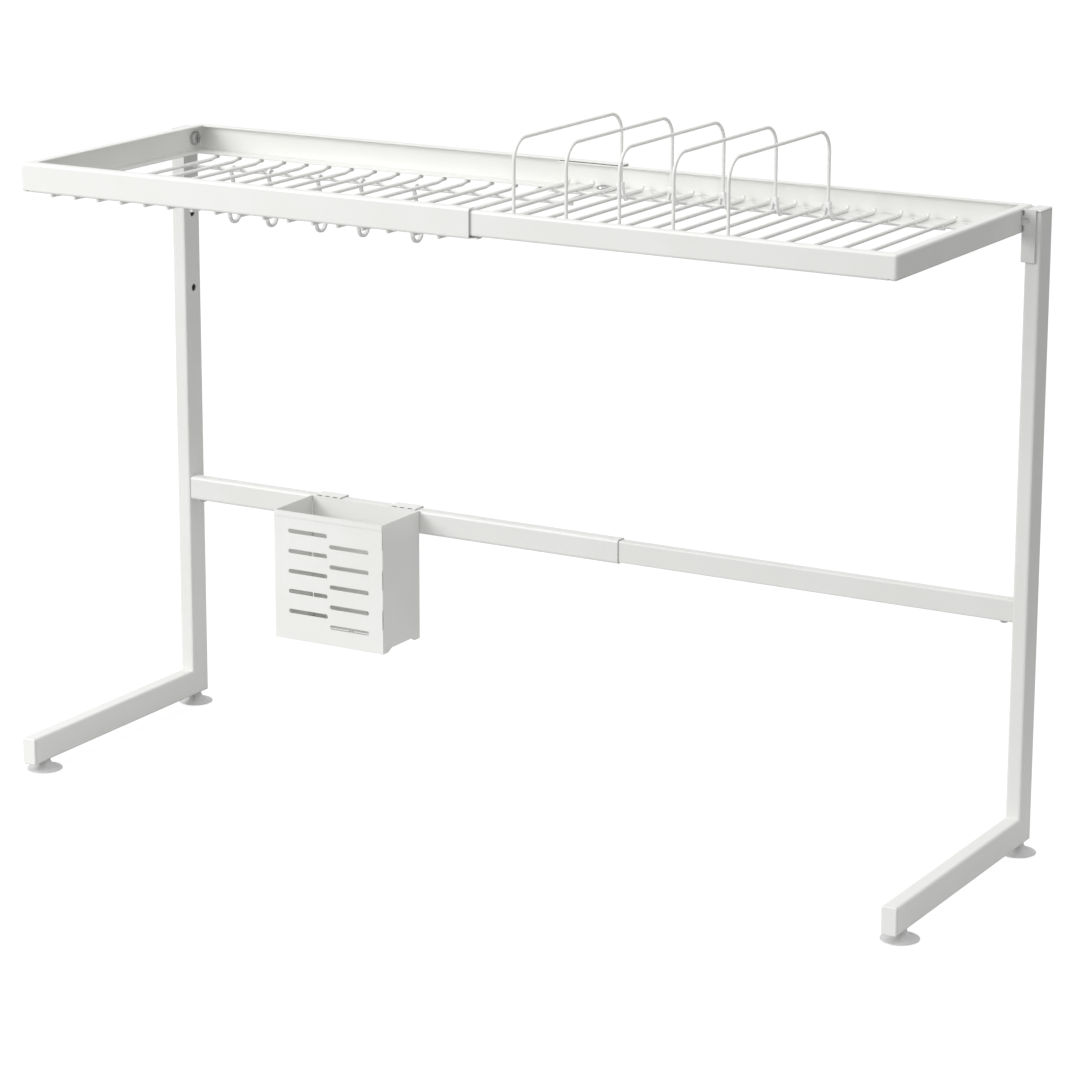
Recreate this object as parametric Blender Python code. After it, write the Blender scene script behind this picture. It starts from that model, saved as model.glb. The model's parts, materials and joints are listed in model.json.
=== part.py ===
"""Telescopic dish drainer: two leg frames, a two-part tray, a two-part cross bar and what hangs on them.

Metres, +Z up, +X along the trays, -Y towards the user. The origin is on the floor, under the middle of
the object at its photographed width.
"""

import math

import bmesh
import bpy
from mathutils import Vector

# Gaps between pieces that touch, and how far a cutter runs past the wall it cuts
touch_gap = 0.0003
cut_overrun = 0.002

# Leg frames: rectangular steel tube, mitred and welded to an L
tube_width = 0.014
tube_depth = 0.025
tube_wall = 0.0012
tube_corner_radius = 0.002
foot_beyond_tray = 0.0025
post_top_below_tray_top = 0.003
plug_plate = 0.0018
plug_depth = 0.0045
plug_edge_radius = 0.0008
height_hole_radius = 0.0035
height_step = 0.072
height_steps = 3

# Feet: soft pads on push-in stems
pad_waist_share = 0.35
pad_flare_share = 0.28
pad_radius = 0.0165
pad_height = 0.0097
pad_rim_thickness = 0.0014
pad_neck_radius = 0.0055
pad_socket_depth = 0.0055
stem_radius = 0.003
stem_height = 0.018
stem_flange_radius = 0.0045
front_pad_from_foot_end = 0.023
rear_pad_from_post = 0.0125

# Trays: rims folded from steel sheet
sheet = 0.0012
sheet_fold_radius = 0.0018
tray_bottom = 0.5445
tray_depth = 0.2755
tray_corner_radius = 0.003
tray_corner_steps = 3
outer_tray_length = 0.462
inner_tray_length = 0.454
tray_overlap = 0.067
rim_height = 0.0255
rim_lip = 0.010
rim_flange = 0.012
outer_ledge = 0.019
inner_ledge = 0.0365
slide_clearance = 0.0009
tongue_length = 0.0075
tongue_width = 0.007
tongue_thickness = 0.0008
relief_radius = 0.0015
relief_from_corner = 0.007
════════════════
- [What this task involves]: Write out every line exactly as it stands.

- [Problem solution]:
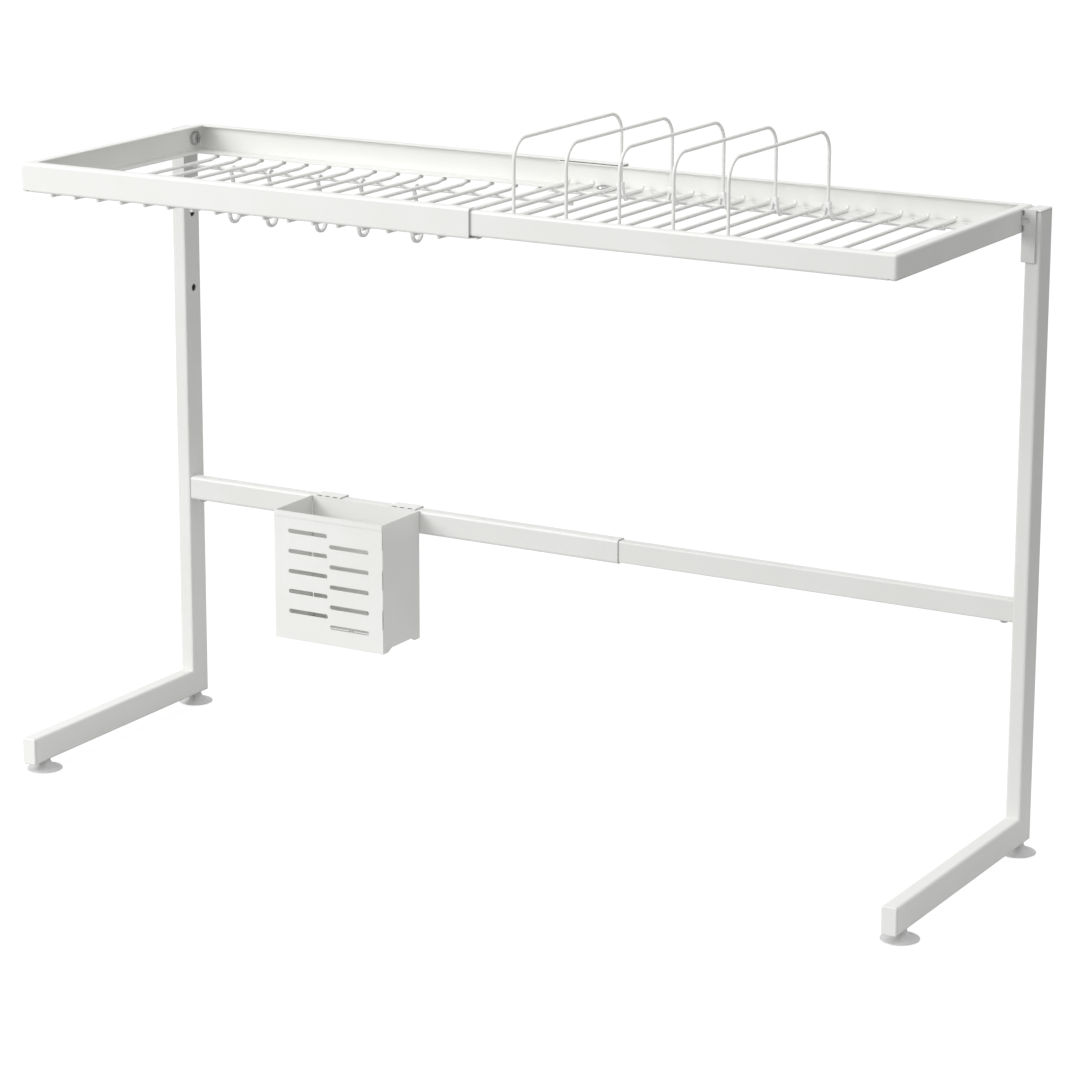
Recreate this object as parametric Blender Python code. After it, write the Blender scene script behind this picture. It starts from that model, saved as model.glb. The model's parts, materials and joints are listed in model.json.
=== part.py ===
"""Telescopic dish drainer: two leg frames, a two-part tray, a two-part cross bar and what hangs on them.

Metres, +Z up, +X along the trays, -Y towards the user. The origin is on the floor, under the middle of
the object at its photographed width.
"""

import math

import bmesh
import bpy
from mathutils import Vector

# Gaps between pieces that touch, and how far a cutter runs past the wall it cuts
touch_gap = 0.0003
cut_overrun = 0.002

# Leg frames: rectangular steel tube, mitred and welded to an L
tube_width = 0.014
tube_depth = 0.025
tube_wall = 0.0012
tube_corner_radius = 0.002
foot_beyond_tray = 0.0025
post_top_below_tray_top = 0.003
plug_plate = 0.0018
plug_depth = 0.0045
plug_edge_radius = 0.0008
height_hole_radius = 0.0035
height_step = 0.072
height_steps = 3

# Feet: soft pads on push-in stems
pad_waist_share = 0.35
pad_flare_share = 0.28
pad_radius = 0.0165
pad_height = 0.0097
pad_rim_thickness = 0.0014
pad_neck_radius = 0.0055
pad_socket_depth = 0.0055
stem_radius = 0.003
stem_height = 0.018
stem_flange_radius = 0.0045
front_pad_from_foot_end = 0.023
rear_pad_from_post = 0.0125

# Trays: rims folded from steel sheet
sheet = 0.0012
sheet_fold_radius = 0.0018
tray_bottom = 0.5445
tray_depth = 0.2755
tray_corner_radius = 0.003
tray_corner_steps = 3
outer_tray_length = 0.462
inner_tray_length = 0.454
tray_overlap = 0.067
rim_height = 0.0255
rim_lip = 0.010
rim_flange = 0.012
outer_ledge = 0.019
inner_ledge = 0.0365
slide_clearance = 0.0009
tongue_length = 0.0075
tongue_width = 0.007
tongue_thickness = 0.0008
relief_radius = 0.0015
relief_from_corner = 0.007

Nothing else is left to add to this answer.